Since completing her Fogarty Fellowship, Sekaggya-Wiltshire serves as a mentor for up-and-coming Fogarty Fellows at IDI. "Seeing what it takes to complete this project independently from inception to publication and helping others do the same has been invaluable to my career."

Today, Sekaggya-Wiltshire continues to supervise care for complex cases of TB and is currently studying the clinical predictors of adverse reactions related to TB preventive therapy in people with and without HIV, with support from the National Institute of Allergy and Infectious Diseases (NIAID). Her current study aims to describe the adverse events or drug reactions people get when taking a three-month regimen of TB preventive medication and to determine who is susceptible to these adverse events and what determines who will experience them.

She hopes to continue building capacity for pharmacokinetics research in sub-Saharan Africa, especially for early-phase clinical trials, which are often started in the west and later brought to the region.
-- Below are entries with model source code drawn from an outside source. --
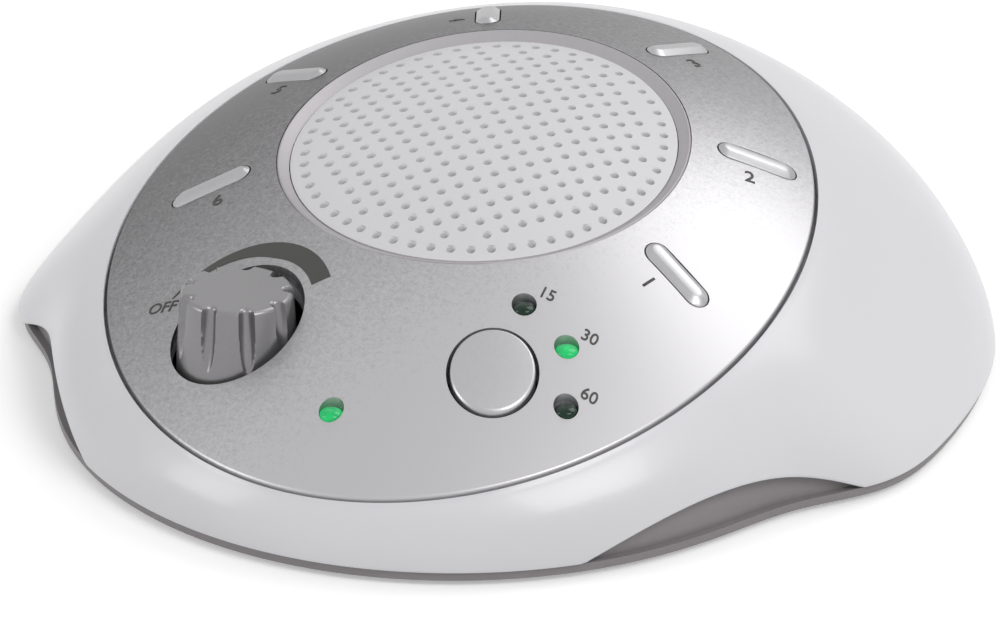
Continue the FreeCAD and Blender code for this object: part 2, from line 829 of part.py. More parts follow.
def speaker_frame():
    top = -speaker_drop
    flange = cylinder(speaker_radius, top - speaker_flange, top)
    ears = []
    for angle in (0, 90):
        reach = speaker_ear_radius + speaker_ear_width / 2
        ear = box(-reach, reach, -speaker_ear_width / 2, speaker_ear_width / 2, top - speaker_flange, top)
        ear.rotate(vector(0, 0, 0), up, angle)
        ears.append(ear)
    basket_low = top - speaker_depth + magnet_height
    basket = cone(magnet_radius, speaker_opening + basket_wall, basket_low, top - speaker_flange)
    frame = flange.multiFuse(ears + [basket])
    hollow = cone(magnet_radius - basket_wall, speaker_opening, basket_low + basket_wall, top - speaker_flange)
    mouth = cylinder(speaker_opening, top - speaker_flange, top + 1)
    cuts = [hollow, mouth, cylinder(cone_neck, basket_low - 1, top)]
    for angle in (45, 135, 225, 315):
        window = box(magnet_radius + 1, speaker_opening + 4, -5, 5, basket_low + 1.5, top - speaker_flange - 1)
        window.rotate(vector(0, 0, 0), up, angle)
        cuts.append(window)
    for angle in (0, 90, 180, 270):
        a = math.radians(angle)
        cuts.append(cylinder(screw_radius + screw_gap, top - 5, top + 1, speaker_ear_radius * math.cos(a),
                             speaker_ear_radius * math.sin(a)))
    return on_tilt(frame.cut(cuts))


def speaker_magnet():
    low = -speaker_drop - speaker_depth
    return on_tilt(cylinder(magnet_radius, low, low + magnet_height))


def speaker_cone():
    """Paper cone with its dust cap, as one revolved skin."""
    top = -speaker_drop - 0.3
    low = -speaker_drop - speaker_depth + magnet_height + basket_wall + cone_wall + 0.4
    rim = speaker_opening - 0.6
    neck = cone_neck - 0.6
    points = [(0, low + 3.0), (neck * 0.6, low + 2.2), (neck, low), (rim - 4, top - 1.0), (rim - 2, top),
              (rim, top - 0.3)]
    upper = [vector(r, 0, z) for r, z in points]
    lower = [vector(r, 0, z - cone_wall) for r, z in reversed(points)]
    wire = Part.makePolygon(upper + lower + [upper[0]])
    body = Part.Face(wire).revolve(vector(0, 0, 0), up, 360)
    return on_tilt(body)


def speaker_gasket():
    under = -grille_depth - grille_thickness
    inner = grille_radius - grille_collar - 0.4
    ring = cylinder(inner, 0, high, 0, grille_y).cut(cylinder(speaker_opening, 0, high, 0, grille_y))
    ring = ring.common(dome_slab(-high, under - running_gap))
    slab = on_tilt(box(-high, high, -high, high, -speaker_drop, high))
    return ring.common(slab)


def speaker_screws():
    seat = -speaker_drop - speaker_flange
    return [tilted_screw(seat, speaker_ear_radius, angle) for angle in (0, 90, 180, 270)]


# Power and cells

def dc_jack():
    face = port_face - port_wall - jack_gap
    half = jack_width / 2
    body = box(-half, half, face - jack_length, face, port_height - jack_height / 2,
               port_height + jack_height / 2)
    bore = Part.makeCylinder(port_radius - 0.7, jack_length - 2, vector(0, face - jack_length + 2, port_height),
                             vector(0, 1, 0))
    pin = Part.makeCylinder(jack_pin_radius, jack_length - 3, vector(0, face - jack_length + 1, port_height),
                            vector(0, 1, 0))
    return body.cut(bore).fuse(pin)


def cell_places():
    return [(cell_pitch * (i - (cell_count - 1) / 2), 1 if i % 2 else -1) for i in range(cell_count)]


def aa_cells():
    cells = []
    z = floor_top + seam_gap + cell_radius
    for x, way in cell_places():
        start = vector(x, bay_centre_y - way * (cell_length + cell_nub_length) / 2, z)
        can = Part.makeCylinder(cell_radius, cell_length, start, vector(0, way, 0))
        nub = Part.makeCylinder(cell_nub_radius, cell_length + cell_nub_length, start, vector(0, way, 0))
        cells.append(can.fuse(nub))
    return cells


def battery_contacts():
    contacts = []
    z = floor_top + seam_gap + cell_radius
    half = contact_width / 2
    reach = (cell_length + cell_nub_length) / 2
    for x, way in cell_places():
        for side in (-1, 1):
            wall = bay_centre_y + side * bay_half_y
            near = min(wall, wall - side * contact_thickness)
            plate = box(x - half, x + half, near, near + contact_thickness, z - half, z + half)
            gap = abs(wall - (bay_centre_y + side * reach))
            spring = Part.makeCone(3.2, 2.2, gap, vector(x, wall, z), vector(0, -side, 0))
            contacts.append(plate.fuse(spring))
    return contacts


def export(name, shape):
    solids = shape if isinstance(shape, list) else [shape]
    flat = [solid.copy() for item in solids for solid in item.Solids]
    for solid in flat:
        solid.translate(vector(0, -origin_y, 0))
    whole = flat[0] if len(flat) == 1 else Part.makeCompound(flat)
    whole.exportStep("parts/%s.step" % name)


def main():
    os.makedirs("parts", exist_ok=True)
    export("top_housing", top_housing())
    export("bottom_housing", bottom_housing())
    export("battery_door", battery_door())
    export("rubber_feet", rubber_feet())
    export("housing_screws", housing_screws())
    export("face_panel", face_panel())
    export("grille_ring", grille_ring())
    export("speaker_grille", speaker_grille())
    export("speaker_gasket", speaker_gasket())
    export("speaker_frame", speaker_frame())
    export("speaker_cone", speaker_cone())
    export("speaker_magnet", speaker_magnet())
    export("speaker_screws", speaker_screws())
    export("main_board", main_board())
    export("key_board", key_board())
    export("board_screws", board_screws())
    export("key_switches", key_switches())
    export("timer_switch", timer_switch())
    export("timer_button", timer_button())
    for number, angle in enumerate(button_angles(), start=1):
        export("sound_button_%d" % number, sound_button(angle))
    for name, place in lamp_places().items():
        export(name, lamp(*place))
    export("volume_control", volume_control())
    export("volume_shaft", volume_shaft())
    export("volume_knob", volume_knob())
    export("dc_jack", dc_jack())
    export("battery_contacts", battery_contacts())
    export("aa_cells", aa_cells())


main()
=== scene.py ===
import math
import bmesh
import bpy
from mathutils import Matrix, Vector


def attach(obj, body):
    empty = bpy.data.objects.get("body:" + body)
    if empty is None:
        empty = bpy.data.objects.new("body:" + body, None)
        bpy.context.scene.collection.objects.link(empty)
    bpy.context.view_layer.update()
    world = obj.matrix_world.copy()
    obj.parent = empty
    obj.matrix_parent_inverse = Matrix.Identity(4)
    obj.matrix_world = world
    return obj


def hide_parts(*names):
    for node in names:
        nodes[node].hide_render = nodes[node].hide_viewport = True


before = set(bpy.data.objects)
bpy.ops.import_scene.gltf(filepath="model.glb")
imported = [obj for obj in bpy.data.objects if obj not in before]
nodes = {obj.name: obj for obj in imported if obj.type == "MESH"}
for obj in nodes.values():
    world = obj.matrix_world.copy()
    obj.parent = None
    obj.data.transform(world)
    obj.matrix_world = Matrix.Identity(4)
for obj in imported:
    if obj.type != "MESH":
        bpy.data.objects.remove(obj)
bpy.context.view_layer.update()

mm = 0.001
scene = bpy.context.scene


# Shader nodes from Python expressions

class Num:
    def __init__(self, tree, socket):
        self.tree = tree
        self.socket = socket

    def calc(self, operation, other, flipped=False):
        first, second = (other, self) if flipped else (self, other)
        return self.tree.add("ShaderNodeMath", {"operation": operation}, {0: first, 1: second})

    def __add__(self, other):
        return self.calc("ADD", other)

    def __sub__(self, other):
        return self.calc("SUBTRACT", other)

    def __mul__(self, other):
        return self.calc("MULTIPLY", other)

    def __rsub__(self, other):
        return self.calc("SUBTRACT", other, True)

    __radd__ = __add__
    __rmul__ = __mul__


class NodeSheet:
    def __init__(self, name):
        self.material = bpy.data.materials.new(name)
        self.material.use_nodes = True
        self.nodes = self.material.node_tree.nodes
        self.links = self.material.node_tree.links
        self.shader = self.nodes["Principled BSDF"]

    def add(self, kind, settings=None, sockets=None, out=0):
        node = self.nodes.new(kind)
        for key, value in (settings or {}).items():
            if key == "stops":
                setStops(node.color_ramp, value)
            else:
                setattr(node, key, value)
        for key, value in (sockets or {}).items():
            self.feed(node.inputs[key], value)
        return Num(self, node.outputs[out])

    def feed(self, socket, value):
        if isinstance(value, Num):
            self.links.new(value.socket, socket)
        else:
            socket.default_value = value

    def finish(self, **values):
        names = {"color": "Base Color", "roughness": "Roughness", "metallic": "Metallic", "normal": "Normal",
                 "coat": "Coat Weight", "coatRoughness": "Coat Roughness", "glow": "Emission Color",
                 "glowStrength": "Emission Strength", "specular": "Specular IOR Level"}
        for key, value in values.items():
            self.feed(self.shader.inputs[names[key]], value)
        return self.material


def setStops(ramp, stops):
    while len(ramp.elements) < len(stops):
        ramp.elements.new(0.5)
    for element, (place, color) in zip(ramp.elements, stops):
        element.position = place
        element.color = color


def gray(value, tint=(1.0, 1.0, 1.0)):
    return (value * tint[0], value * tint[1], value * tint[2], 1.0)


def objectNoise(sheet, scale, detail=2.0, roughness=0.5):
    coords = sheet.add("ShaderNodeTexCoord", out=3)
    sockets = {"Vector": coords, "Scale": scale, "Detail": detail, "Roughness": roughness}
    return sheet.add("ShaderNodeTexNoise", {}, sockets)


def bump(sheet, height, strength, distance):
    return sheet.add("ShaderNodeBump", {}, {"Height": height, "Strength": strength, "Distance": distance})


def ramp(sheet, value, stops):
    return sheet.add("ShaderNodeValToRGB", {"stops": stops}, {"Fac": value})


# Finishes

# The paintedShade values set the silver panel's painted shade: a colour gradient, dark at the back-left and
# light at the front-right.
grainSettings = {"cloudScale": 22.0, "shellDepth": 0.00004, "shellCoatRough": 0.12,
                 "metalCloud": 14.0, "coarseShare": 0.45, "flakeWeight": 0.65, "metalDepth": 0.00005,
                 "metalCoatRough": 0.2, "fadeAcross": 0.8, "fadeAlong": 0.6, "fadeStart": 0.06,
                 "mouldCloud": 35.0, "cloudWeight": 0.7, "mouldDepth": 0.00006, "mouldSwing": 0.12}
lensSettings = {"cloud": 500.0, "roughness": 0.08, "swing": 0.05, "coat": 0.15, "coatRough": 0.05,
                "specular": 0.25}


def objectPart(sheet, axis):
    coords = sheet.add("ShaderNodeTexCoord", out=3)
    return sheet.add("ShaderNodeSeparateXYZ", {}, {"Vector": coords}, out=axis)


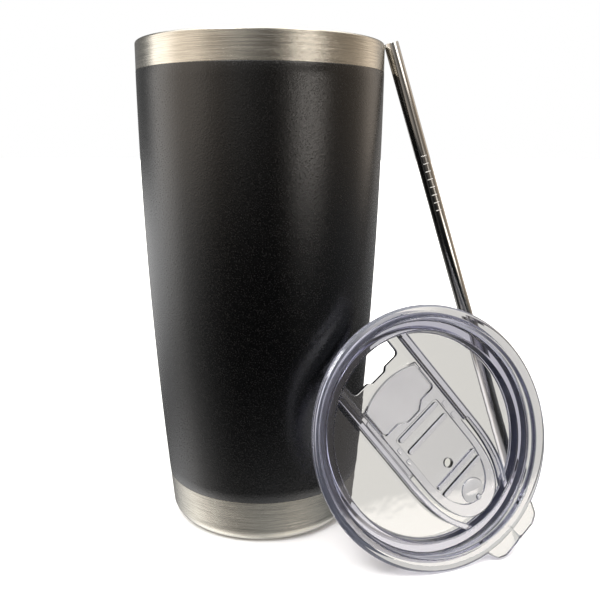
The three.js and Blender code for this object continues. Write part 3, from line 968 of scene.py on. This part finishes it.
class Sky(Nodes):
    """The world's tree, with brightness by bearing and by elevation."""

    def __init__(self, world):
        world.use_nodes = True
        world.node_tree.nodes.clear()
        super().__init__(world.node_tree)
        direction = self.add("ShaderNodeTexCoord").outputs["Generated"]
        x, y, z = self.add("ShaderNodeSeparateXYZ", {0: direction}).outputs
        bearing = self.calc("ARCTAN2", x, self.calc("MULTIPLY", y, -1.0))
        self.turn = self.calc("MULTIPLY_ADD", bearing, 0.5 / math.pi, 0.5)
        self.height = self.calc("MULTIPLY_ADD", z, 0.5, 0.5)

    def by_bearing(self, stops):
        return self.ramp(self.turn, [(degrees / 360 + 0.5, color) for degrees, color in stops], "EASE")

    def by_height(self, stops):
        places = [(0.5 + 0.5 * math.sin(math.radians(degrees)), grey(value)) for degrees, value in stops]
        return self.ramp(self.height, places, "EASE")

    def patch(self, bearings, heights, strength):
        return self.light(self.product(self.by_bearing(bearings), self.by_height(heights)), strength)


def studio_light():
    """A soft studio round the object: pale walls, a panel, a lamp, a pale table below and a broad top light.

    The camera itself sees plain white, and clear plastic shows a beige wall with darker stretches beside it.
    Matte surfaces seen through the plastic are still lit by the studio.
    """
    world = bpy.data.worlds.new("studio")
    bpy.context.scene.world = world
    sky = Sky(world)
    walls = sky.mix(sky.by_height(RISE), sky.by_bearing(WALLS_LOW), sky.by_bearing(WALLS_HIGH))
    studio = sky.light(sky.product(walls, sky.by_height(WALL_HEIGHTS)), strength=2.7)
    parts = [sky.patch(TABLE, TABLE_HEIGHTS, strength=1.6), sky.patch(PANEL, PANEL_HEIGHTS, strength=6.0),
             sky.patch(LAMP, LAMP_HEIGHTS, strength=12.0),
             sky.light(sky.by_height(TOP_HEIGHTS), strength=3.0)]
    for part in parts:
        studio = sky.add("ShaderNodeAddShader", {0: studio, 1: part}).outputs[0]
    beyond = sky.patch(BEYOND, BEYOND_HEIGHTS, strength=1.75)
    ray = sky.add("ShaderNodeLightPath").outputs
    no_bounce = sky.calc("LESS_THAN", ray["Diffuse Depth"], 0.5)
    seen_through = sky.calc("MULTIPLY", ray["Is Transmission Ray"], no_bounce)
    lit = sky.add("ShaderNodeMixShader", {0: seen_through, 1: studio, 2: beyond}).outputs[0]
    white = sky.light((1, 1, 1, 1), strength=1.0)
    seen = sky.add("ShaderNodeMixShader", {0: ray["Is Camera Ray"], 1: lit, 2: white}).outputs[0]
    sky.add("ShaderNodeOutputWorld", {"Surface": seen})


def camera():
    """Close, level with the upper part of the cup, looking ten degrees down and three to the right."""
    data = bpy.data.cameras.new("camera")
    data.lens = 42.93
    data.shift_y = -0.0453
    data.clip_start = 10 * MM
    yaw, pitch, roll = 0.0536, 0.1787, 0.0032
    turn = (Matrix.Rotation(-yaw, 4, "Z") @ Matrix.Rotation(QUARTER - pitch, 4, "X")
            @ Matrix.Rotation(roll, 4, "Z"))
    obj = bpy.data.objects.new("camera", data)
    obj.location = (0, -266 * MM, 138.7 * MM)
    obj.rotation_euler = turn.to_euler()
    bpy.context.scene.collection.objects.link(obj)
    bpy.context.scene.camera = obj


for build in (outer_shell, coat_sleeve, liner, base_cover, lid_body, gasket, slider, slider_seal, straw):
    build()
for node, finish in HIDDEN.items():
    coat_with(frame["nodes"][node].data, finish)
floor()
studio_light()
camera()
bpy.context.scene.view_settings.view_transform = "Standard"
bpy.context.scene.view_settings.look = "None"
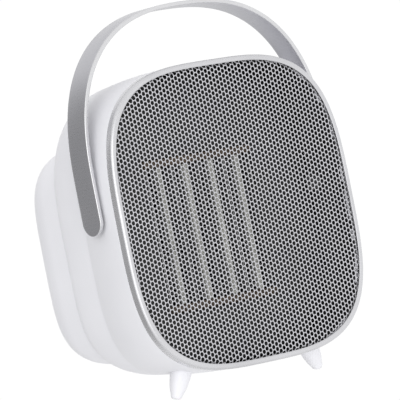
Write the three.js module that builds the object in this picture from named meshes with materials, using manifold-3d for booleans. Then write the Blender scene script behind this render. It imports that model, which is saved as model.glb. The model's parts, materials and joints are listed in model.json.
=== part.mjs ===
// Ceramic space heater on two splayed front feet, leaning back, with a strap handle.
// Units: millimetres. Final frame: X to the right, front faces -Y, +Z up, the floor at Z = 0.
//
// The body is modelled upright in its own frame and then leans back as one group:
//   x to the right, y up the face, z out of the face, z = 0 in the plane of the front grille.
import * as THREE from 'three';
import { mergeVertices } from 'three/addons/utils/BufferGeometryUtils.js';
import Module from 'manifold-3d';

const wasm = await Module();
wasm.setup();

// ---------------------------------------------------------------- driving dimensions
const LEAN_BACK_DEG = 17;         // how far the body leans back
const GRILLE_HEIGHT = 136.2;      // floor to the middle of the front grille
const GAP = 0.3;                  // assembly gap between touching pieces
const WALL = 2.5;                 // moulded wall thickness
const RING_SEGMENTS = 48;         // points round each lofted section

const FACE_HALF = 119;            // half size of the front shell at its mouth
const FACE_POWER = 3.37;          // superellipse exponent of the front outline
const SHELL_FRONT_Z = -6;
const SHELL_TURN_Z = -59;         // the shell tapers back to here, then turns in to the housing
const SHELL_BACK_Z = -94;
const SHELL_TURN_POWER = 4.1;
const TAPER_SIDE = 12;            // how far each side has come in where the shell turns
const TAPER_TOP = 3.1;
const TAPER_BOTTOM = 3.5;
const TAPER_POWER = 2.1;

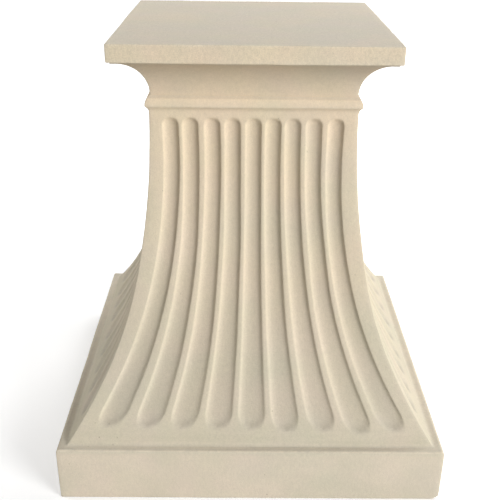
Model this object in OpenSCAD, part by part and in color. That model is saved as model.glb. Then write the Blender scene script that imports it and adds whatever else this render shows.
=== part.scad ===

Though this type of search is not as common in Uganda as it is in the West, Wiltshire and her team at IDI have begun training doctors, nurses, and pharmacists to conduct such studies and to expand their capacity further.

"We need to build our capacity to implement early-phase clinical trials here not only for the researchers but patients as well because the burden of disease is here."

Reflecting on the number of applications she has had to submit up to this point in her career, she advises her mentees and future researchers at Makerere University "to never overlook an opportunity no matter how big or small it might be and never give up."